5. Rupture: Sharply worded arguments over directions for developing Iowa’s public colleges, in early 1959, mark a beginning to and establish many of the outlines for years of conflict which follow. Hilton believes that, naming aside, Iowa State is mostly a university and should expand liberal arts and humanities offerings. Hancher firmly opposes development of Iowa State into a competing university, arguing that Iowa should concentrate resources on one first-rate liberal arts college at SUI, and maintain narrower special-purpose institutions in Ames and Cedar Falls. In the months which follow, Hilton reverses his opposition to substituting “university” for “college” in Iowa State’s name, providing the first public test of the presidents’ competing visions.

6. A Matter of Identity: Regents, legislators and Iowa media consider arguments over changing Iowa State’s name. Iowa State defends its proposal against charges of unconstitutionality, dilution of its mission, and above all concerns about confusion between two Iowan “State Universities.” Despite significant initial opposition in the Iowa Senate, the new name prevails. Consternation about the schools’ names remains a sore point, however.

7. Marking Territory: Later in 1959, proposals for expanded curriculum prompt the next battle between Hilton and Hancher. This time, however, both administrations pursue what the other views as encroachment, and argue against one another’s plans. After several months’ debate, the Regents assent to expansion at both schools; the overall result is more congenial to Hilton’s goals than to Hancher’s, but critics in the state capital are increasingly unhappy with Hilton’s innovations.

8. Halftime: A pause in the narrative to step back and examine the different outlooks and approaches of each president, and how they may have contributed to the results so far.
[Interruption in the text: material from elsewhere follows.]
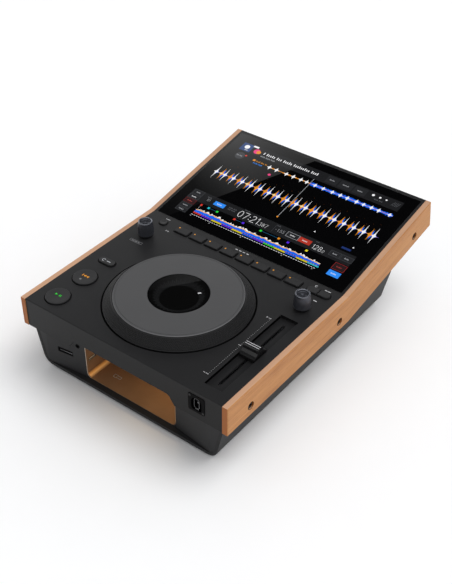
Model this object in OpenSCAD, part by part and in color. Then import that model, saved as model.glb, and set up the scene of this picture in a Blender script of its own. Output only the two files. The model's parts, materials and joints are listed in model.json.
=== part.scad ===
// Tabletop DJ media player: a level control deck with a jog wheel, a tilted display section,
// wooden side cheeks and a narrower lower body with an open cave for memory sticks.
// X is to the right, Y goes from the front edge to the back, Z is up. The origin lies on the
// surface that the feet stand on, below the middle of the whole body.

/* [Body] */
// Overall width over both wooden cheeks
body_w = 330; // [318:1:360]
// Height of the level deck above the table
deck_z = 104.6; // [103:0.2:118]
// Length of the level front deck
front_len = 250.8; // [249:0.2:280]
// Length of the tilted back section, along its slope
back_len = 208; // [206:1:230]
// Tilt of the back section in degrees
back_tilt = 10; // [6:0.5:14]
// Height of the side band: cheek planks and front apron
band_h = 42.6; // [41:0.2:46]
// Thickness of a wooden cheek
cheek_t = 8; // [6:0.5:9]
// Wall of the upper housing
wall = 3; // [2.4:0.1:3.4]
// Thickness of the deck sheet
deck_t = 2.5; // [2:0.1:2.8]
// Step of the apron behind the front ends of the cheeks
apron_in = 0.8; // [0.8:0.1:1.5]
// Rounding of the deck's front edge
deck_edge = 1.2; // [0.6:0.1:1.6]
// Chamfer along the outer edges of a cheek
cheek_edge = 0.8; // [0.4:0.1:1.5]
// Clearance between pieces that are fitted into each other
fit = 0.2; // [0.1:0.05:0.25]
// Gap between a moving piece and the stop or seat that it rests against
rest_gap = 0.3; // [0.2:0.05:0.4]

/* [Lower body] */
// Height that the feet stand proud of the lower body
foot_h = 3; // [2:0.5:6]
// Radius of a foot
foot_r = 14; // [10:1:16]
// Distance of a foot's centre inside the lower shell's bottom corner
foot_in = 38.5; // [34:0.5:44]
// Distance of the front feet's centres from the front
foot_front = 46; // [40:1:60]
// Distance of the rear feet's centres from the front
foot_back = 340; // [320:1:344]
// Wall of the lower shell
shell_t = 4.5; // [3.5:0.1:4.8]
// Distance of the lower shell's bottom corner, as if it were sharp, inside the cheek's inner face
pod_in = 16; // [14:0.5:19]
// Outward lean of the lower shell's sides in degrees
pod_flare = 12.5; // [10:0.5:14]
// Distance of the lower shell's front edge from the front
pod_front = 7.4; // [6:0.2:9]
// Distance of the lower shell's bottom rear edge from the front
pod_back = 382.5; // [378:0.5:390]
// Backward lean of the lower shell's rear wall in degrees
pod_lean = 0; // [0:0.5:6]
// Rounding along the lower shell's bottom side edges
pod_r = 15; // [12:1:18]
// Rounding along the lower shell's bottom rear edge
pod_rear_r = 6; // [5:0.5:9]

/* [Media cave] */
// Clear width of the cave
cave_w = 146; // [130:1:150]
// Depth of the cave behind its mouth
cave_depth = 80; // [60:1:84]
// Distance of the cave's mouth from the front
cave_face = 15.5; // [13:0.5:17]
// Height of the cave's ceiling above its floor
cave_h = 64.6; // [55:0.1:65]
// Wall of the cave liner
liner_t = 1; // [0.8:0.1:1.2]
// Rounding of the cave's bottom corners
cave_r = 7; // [5:0.5:10]
// Distance of the front wings' outer ends inside the cheek's inner face
wing_side = 22.5; // [21:0.5:28]
// Thickness of the front wings
wing_t = 3; // [2:0.5:3]
// Rise of the apron's arch over the cave
arch_h = 13.5; // [10:0.5:13.5]
// Width that the arch's flank takes on either side of the cave
arch_flank = 15; // [10:1:20]
// Width and height of the light guide in the cave's corner
guide_w = 6.5; // [5:0.5:7]

/* [Screen] */
// Depth of the screen bezel
bezel_t = 6; // [5:0.1:6.5]
// Width of the bezel's side strips
bezel_side = 4; // [3:0.5:7]
// Width of the bezel's rear strip
bezel_rear = 5; // [4:0.5:7]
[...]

9. Educational Load Factor: A brief background on the budget pressures confronting Iowa’s public colleges by 1960, followed by the introduction of SUI’s proposal to shift state funds away from other institutions to its own budget, on the basis of “Educational Load Factor.” An astonished Hilton denounces the move as an ambush and scrambles to refute the concept.

10. Miscalculations: The Board of Regents lend Educational Load Factor their partial endorsement pending a long-term study, setting up the second phase of Hancher’s and Hilton’s conflict, which occupies their remaining years in office. In the meantime, Hancher faces a racially charged controversy and a lawsuit over plans for a Memorial Union hotel; a mishandled proxy battle with SUI over athletics, and various other setbacks, draw Hilton close to the nadir of his presidency.
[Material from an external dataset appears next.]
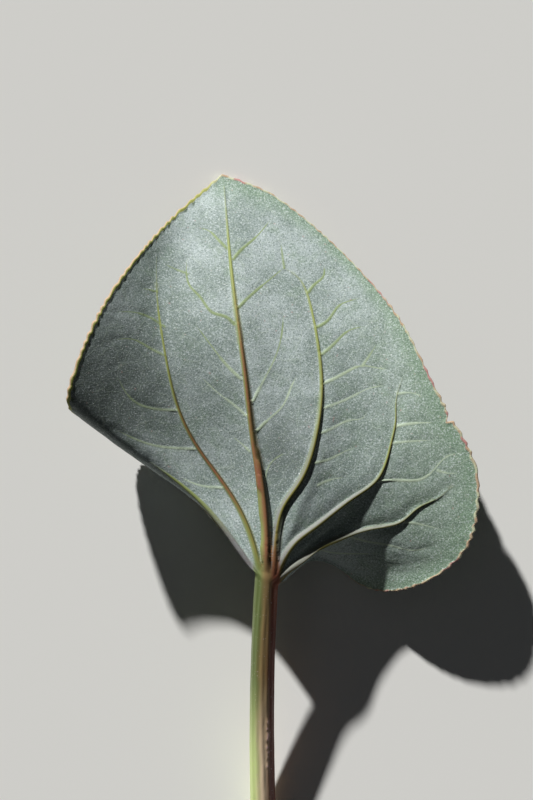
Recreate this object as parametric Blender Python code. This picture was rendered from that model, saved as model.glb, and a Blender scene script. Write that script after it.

11. Irreconcilable Differences: Letters and reports reveal ISU and SUI administrations drifting toward mutual suspicion, resentment and outright contempt. Correspondence between Hancher and his director of university relations sheds light on some of the quandaries inherent in their pursuit of Educational Load Factor rewards, which threaten to unravel the project. Into 1962, however, debates over the study meant to resolve the ELF controversy remain deadlocked and SUI retains the benefit of the doubt.

12. Showdown: After a period of stalemate, fresh controversies bring the ISU-SUI conflict to a head during Hancher’s final year in office. Hancher’s proposal to transfer Iowa State’s extension service to SUI and fold the school itself into a single University of Iowa system is the most inflammatory, producing a blunt ultimatum from Hilton. In the months that follow, the ELF project collapses and Hancher lashes out at the Regents—but obtains further financial gains for SUI anyway.

13. Legacies: Following Hancher’s retirement, new president Howard Bowen promptly prioritizes cooperation over conflict among the Regents schools, symbolized by his controversial ceding of “State” to Ames and declaring Iowa City’s school the University of Iowa. Hancher himself dies unexpectedly less than a year after leaving office. Hilton, by contrast, enjoys a long retirement in favor of a successor who pursues most of his own policies just as vigorously. These include the coliseum named in his honor and the rest of the Iowa State Center; in 1972 Hancher’s own long-sought legacy project opens its doors to similar acclaim.

14. Evaluation: What did it mean? Attempts at interpreting: why the ISU and U of I administrations fought so fiercely for such an extended period, whether or not the conflict included a personal component, why it produced the results that it did, and what if any conclusions may be drawn about the core competing visions 50 years later.